How to Request Workplace Accommodations
If you suffer from migraine attacks, create an open dialogue with your employer. First, understand that your employer likely has no knowledge of your debilitating symptoms. You are a qualified employee that your employer values.
Simply sharing your history will get you one step closer to getting a healthier workspace. Take these steps to ask your employer about workplace accommodations to avoid triggers and relieve your migraine symptoms.
1. Gather Information
Learn about potential accommodations and how they may help you meet your job requirements. Determine what changes you need and be certain these changes will allow you to complete the essential functions of your position.
2. Put your request in writing
This may not be required by your employer, but it can help you verify the process if you have difficulty getting the changes you need. Occasionally, it might be necessary to seek assistance from more than one person in your office. The presence of a paper trail helps speed up the process.
3. Get a doctor’s note
Proving your disability can be one of the biggest hurdles for migraine sufferers. Gather a documented history of your symptoms from a medical professional. With it, provide consistent information to your employer. It’s important that your employer understands how your symptoms affect your daily functions.
4. Consider getting professional advice
If you face difficulties when seeking accommodations, an attorney may be able to help. Unfortunately, the terms surrounding disability can be difficult to navigate when migraine symptoms are so diverse. An attorney helps you determine whether reasonable accommodations are something you are entitled to.
Migraine disease is a serious condition affecting millions of Americans in the workplace. Symptoms are often debilitating and make work functions impossible. Still, migraine sufferers are typically capable of being excellent employees under the right conditions. Furthermore, daily work triggers are often simple to eliminate and may help a variety of employees within your company.
Workplace accommodations help employers retain valuable employees and make the workplace safer for those suffering from disabilities. For more information about how lighting affects various conditions and the changes you can make, see our NaturaLux light filter products.
Make Great Light is a company that specializes in the creation of light filters that block dangerous rays and remove harmful glare. Natural, healthy light in the workplace increases productivity and makes the space more comfortable and enjoyable for all employees.
1 thought on “Workplace Accommodations for Light Sensitivity”

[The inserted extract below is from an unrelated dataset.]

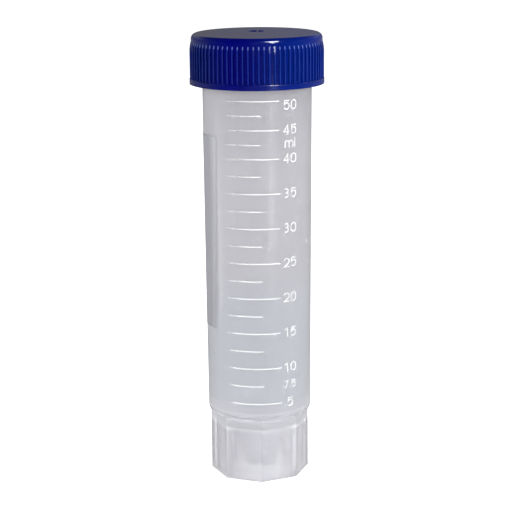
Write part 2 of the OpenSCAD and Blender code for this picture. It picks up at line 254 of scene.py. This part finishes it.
def addSoftLight(name, azimuth, away, rise, size, power):
    data = bpy.data.lights.new(name, "AREA")
    data.shape = "RECTANGLE"
    data.size, data.size_y = size
    data.energy = power
    lamp = bpy.data.objects.new(name, data)
    bpy.context.scene.collection.objects.link(lamp)
    turn = math.radians(azimuth)
    lamp.location = (away * math.sin(turn), -away * math.cos(turn), rise)
    aim = Vector(lampAim) - lamp.location
    lamp.rotation_euler = aim.to_track_quat("-Z", "Y").to_euler()
    lamp.visible_camera = False
    lamp.visible_transmission = False
    return lamp


for name, lamp in soft.items():
    addSoftLight(name, **lamp).visible_glossy = False
for name, lamp in glints.items():
    addSoftLight(name, **lamp).visible_diffuse = False
print("studio made")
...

Why not mention their effects on epilepsy, Lupus, behavioral tendencies, etc. while you’re at it? From the annoying editor who left copy-edits on your video. Thanks for doing what you’re doing. No one thinks of this accommodation, though it can be so easy to remedy and improve the lives and the performance of so many workers and students. I have TLE and I repeatedly asked one client to move me from under a failing fluorescent light and they would not. This is the only contract I’ve edited/written for that wasn’t happy with me. They loved my work, but I had seizures so often, it decreased my productivity. It’s not just about empathy; it makes good sense. I have two decades of experience and I’m a damned good writer-editor…responding to they symptom (decreased performance) and not the cause (need to submit a work order to maintenance or a desk move) gave us both grief.